Column Chronicles
 
Dreams can solve problems
 
 
Frank Cotolo
April 3, 2014
 
The answer to many of your problems, says a study done about many of your problems, may be revealed in your dreams. During sleep, your dreams may present solutions to difficulties you are having in your life within a week after the trouble starts, researchers say.
 
In a new study, 470 Canadian undergraduate psychology students never known for accomplishing any useable information in the past recorded their dreams for a week. They rated the dreams based on how well they recalled them, as well as the dreams' intensity, emotions and impact and ignoring any dream including water, sex, sex with water, drinking water, waterfalls, sex at a waterfalls or Spanish sailors.
 
The next week, participants took a closer look at recent, well-recalled dreams. After that, two independent judges - their names kept in a sealed envelope until the end of the study, at which time the envelope was opened and everyone admitted they had never heard of either man - were called in. Their job was to review the selected dreams and related events and decide if they contained solutions to problems.
 
The conclusion is that dreams try to offer solutions to personal problems.

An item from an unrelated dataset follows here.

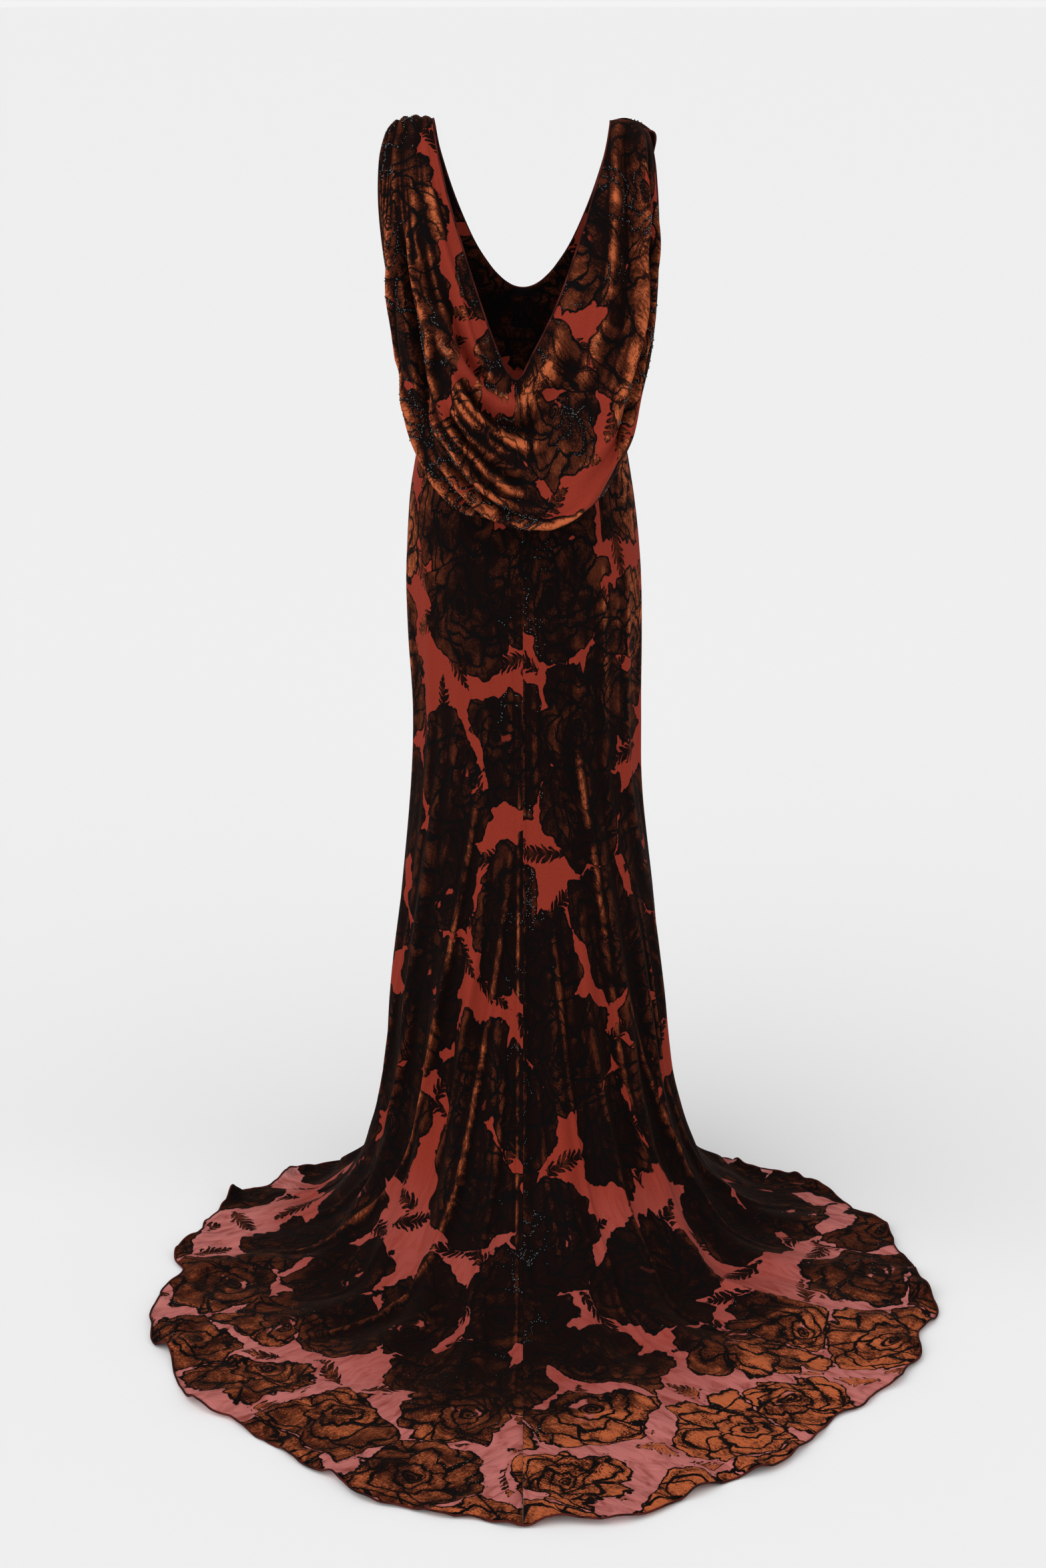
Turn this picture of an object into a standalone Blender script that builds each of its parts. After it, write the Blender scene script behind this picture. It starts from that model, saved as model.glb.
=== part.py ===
"""Bias-cut evening dress with a draped cowl back and a long train.

The dress is one wall of cloth, in the hollow shape that it takes when it is worn. Metres, Z up.
The origin lies midway between the shoulder seams, where the dress is held up. The front looks
along +Y, so the cowl and the train are on the -Y side. Heights in the tables are above the floor.
"""
import bmesh
import bpy
import numpy as np

# Driving sizes
SHOULDER_HEIGHT = 1.514
WAIST_HEIGHT = 1.100
WALL = 0.0016
SEAM_GAP = 0.0003
FLOOR_CLEARANCE = 0.0004
SHARP_ANGLE = 0.7
SIDE_SEAM_DIRECTION = 98.0
# Rays of the train start on the body bunched towards the middle of the back
EVEN_SHARE = 0.35
BUNCH_POWER = 2.4
COLLECTION_NAME = "bias_cut_dress"

# Cloth colours, red, green, blue, in linear light
VELVET_ROUGHNESS = 0.85
COLOURS = {
    "back_cowl": (0.160, 0.030, 0.014),
    "front_bodice": (0.120, 0.022, 0.012),
    "back_skirt_left": (0.090, 0.018, 0.011),
    "back_skirt_right": (0.105, 0.020, 0.012),
    "front_skirt": (0.075, 0.016, 0.010),
}

# Skirt rings from the waist down to where the cloth meets the floor.
# height, half width left, half width right, depth to the back, depth to the front, and fan:
# how far the ring's columns have turned from even spacing on the body (0) to the train's rays (1)
SKIRT_RINGS = (
    (1.100, 0.138, 0.135, 0.100, 0.092, 0.00),
    (1.020, 0.151, 0.148, 0.112, 0.100, 0.00),
    (0.930, 0.157, 0.157, 0.118, 0.104, 0.02),
    (0.840, 0.154, 0.159, 0.114, 0.102, 0.06),
    (0.730, 0.147, 0.158, 0.107, 0.099, 0.15),
    (0.620, 0.151, 0.160, 0.110, 0.102, 0.30),
    (0.480, 0.166, 0.179, 0.126, 0.112, 0.50),
    (0.340, 0.180, 0.193, 0.152, 0.128, 0.70),
    (0.210, 0.188, 0.206, 0.192, 0.150, 0.85),
    (0.110, 0.210, 0.234, 0.255, 0.175, 0.95),
    (0.045, 0.250, 0.275, 0.345, 0.205, 1.00),
    (0.010, 0.300, 0.330, 0.470, 0.230, 1.00),
)

# Hem on the floor, by direction from the middle of the back: degrees, radius left, radius right
HEM_RADII = (
    (0, 0.868, 0.868),
    (6, 0.851, 0.864),
    (12, 0.810, 0.842),
    (22, 0.764, 0.788),
    (35, 0.704, 0.724),
    (50, 0.624, 0.674),
    (62, 0.537, 0.607),
    (75, 0.476, 0.531),
    (90, 0.420, 0.464),
    (105, 0.358, 0.388),
    (120, 0.305, 0.315),
    (145, 0.266, 0.268),
    (180, 0.252, 0.252),
)
HEM_HEIGHT = WALL + FLOOR_CLEARANCE
MID_TRAIN_HEIGHT = 0.003
# Scallops of the hem: waves round the whole hem, size, starting angle in radians
HEM_WAVES = (
    (19, 0.0070, 0.4),
    (31, 0.0045, 1.9),
)
HEM_LIFT = 0.004
# Degrees from the middle of the back at which the scallops have died away, and how gradually
SCALLOPS_END = 140
SCALLOPS_FADE = 40

# Folds of the skirt that widen downwards into the train:
# direction in degrees, half width in degrees, height where it starts, how far it stands out
FLUTES = (
    (-170, 9, 0.55, 0.008),
    (-146, 9, 0.62, 0.009),
    (-121, 8, 0.70, 0.010),
    (-84, 7, 0.72, 0.009),
    (-65, 7, 0.84, 0.014),
    (-46, 7, 0.60, 0.011),
    (-29, 7, 0.70, 0.013),
    (-13, 6, 0.50, 0.009),
    (0, 4, 0.98, 0.005),
    (15, 7, 0.52, 0.010),
    (33, 7, 0.66, 0.011),
    (51, 7, 0.84, 0.014),
    (66, 6, 0.60, 0.012),
    (83, 7, 0.72, 0.009),
    (120, 8, 0.70, 0.010),
    (144, 9, 0.60, 0.008),
    (168, 9, 0.66, 0.009),
)
FLUTE_FULL_HEIGHT = 0.22
FLUTE_ON_MID_TRAIN = 0.45

# Draped back, across the dress from the left shoulder to the right one. Each section runs from
# the neck edge over the crest of the drape and its lowest fold to the cloth that returns below.
# neck, crest, fold, under: (x, how far behind the shoulders, height)
COWL_SECTIONS = (
    ((-0.115, 0.000, 1.511), (-0.131, 0.000, 1.514), (-0.150, 0.000, 1.512), (-0.163, 0.000, 1.506)),
    ((-0.114, 0.020, 1.504), (-0.131, 0.023, 1.507), (-0.153, 0.022, 1.504), (-0.168, 0.019, 1.497)),
    ((-0.109, 0.048, 1.472), (-0.131, 0.058, 1.471), (-0.160, 0.056, 1.465), (-0.174, 0.048, 1.461)),
    ((-0.095, 0.080, 1.415), (-0.125, 0.095, 1.406), (-0.157, 0.088, 1.400), (-0.172, 0.072, 1.397)),
    ((-0.070, 0.103, 1.335), (-0.109, 0.121, 1.314), (-0.148, 0.107, 1.305), (-0.165, 0.080, 1.308)),
    ((-0.046, 0.116, 1.265), (-0.088, 0.141, 1.203), (-0.138, 0.116, 1.195), (-0.151, 0.066, 1.213)),
    ((-0.028, 0.122, 1.218), (-0.065, 0.156, 1.126), (-0.115, 0.134, 1.111), (-0.140, 0.060, 1.126)),
    ((-0.017, 0.125, 1.199), (-0.038, 0.167, 1.074), (-0.079, 0.150, 1.049), (-0.120, 0.090, 1.074)),
    ((-0.010, 0.126, 1.193), (0.000, 0.172, 1.046), (-0.030, 0.154, 1.027), (-0.062, 0.122, 1.056)),
    ((-0.002, 0.126, 1.197), (0.038, 0.175, 1.037), (0.032, 0.156, 1.014), (0.024, 0.130, 1.050)),
    ((0.012, 0.122, 1.224), (0.080, 0.166, 1.061), (0.086, 0.148, 1.035), (0.106, 0.106, 1.061)),
    ((0.032, 0.115, 1.262), (0.113, 0.150, 1.123), (0.123, 0.127, 1.096), (0.135, 0.058, 1.110)),
    ((0.051, 0.108, 1.306), (0.129, 0.134, 1.213), (0.145, 0.103, 1.178), (0.147, 0.056, 1.180)),
    ((0.072, 0.096, 1.366), (0.136, 0.114, 1.297), (0.159, 0.086, 1.265), (0.160, 0.050, 1.256)),
    ((0.093, 0.073, 1.432), (0.134, 0.093, 1.390), (0.162, 0.076, 1.368), (0.169, 0.058, 1.356)),
    ((0.105, 0.046, 1.472), (0.129, 0.058, 1.463), (0.151, 0.053, 1.454), (0.163, 0.044, 1.447)),
    ((0.111, 0.019, 1.502), (0.126, 0.022, 1.505), (0.143, 0.021, 1.501), (0.154, 0.018, 1.495)),
    ((0.112, 0.000, 1.508), (0.125, 0.000, 1.512), (0.139, 0.000, 1.510), (0.148, 0.000, 1.504)),
)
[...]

The result, however, did not cover people whose dreams related to other people's problems.
 
"I had a dream," said one student, that my brother should change his job. I told my brother, he changed his job and was hit by a truck the next day."
 
"The dream world sometimes works quickly," said one researcher. "Dreams are always churning insights and advice the night after a triggering event, although they do so with symbols, metaphors and allegories that make no sense at the time."
 
"This suggests an ongoing effort to resolve a problem in dreams during the week following the emergence of that problem," said psychology professor Don Diego Fortissimo of the University of Zorro.
 
"Something is going on in the mind that may alter the resolutions people may need," says Fortissimo, who worked on the study while selling pretzels from an outdoor stand in Toronto.
 
The solutions that surfaced after a week of study were especially significant for women.
 
For instance, women up to age 39 seem to recall dreams more often than men of the same age, unless the dream takes place while watching the Cooking Channel. Women are more likely to remember their dreams after experiencing stress connected to using power tools and women describe their dreams as vivid, while most men say all they recall is being chased by stick figures. Dream content also tends to be different between men and women, say the researchers, in that women's dreams take place in rooms with more furniture.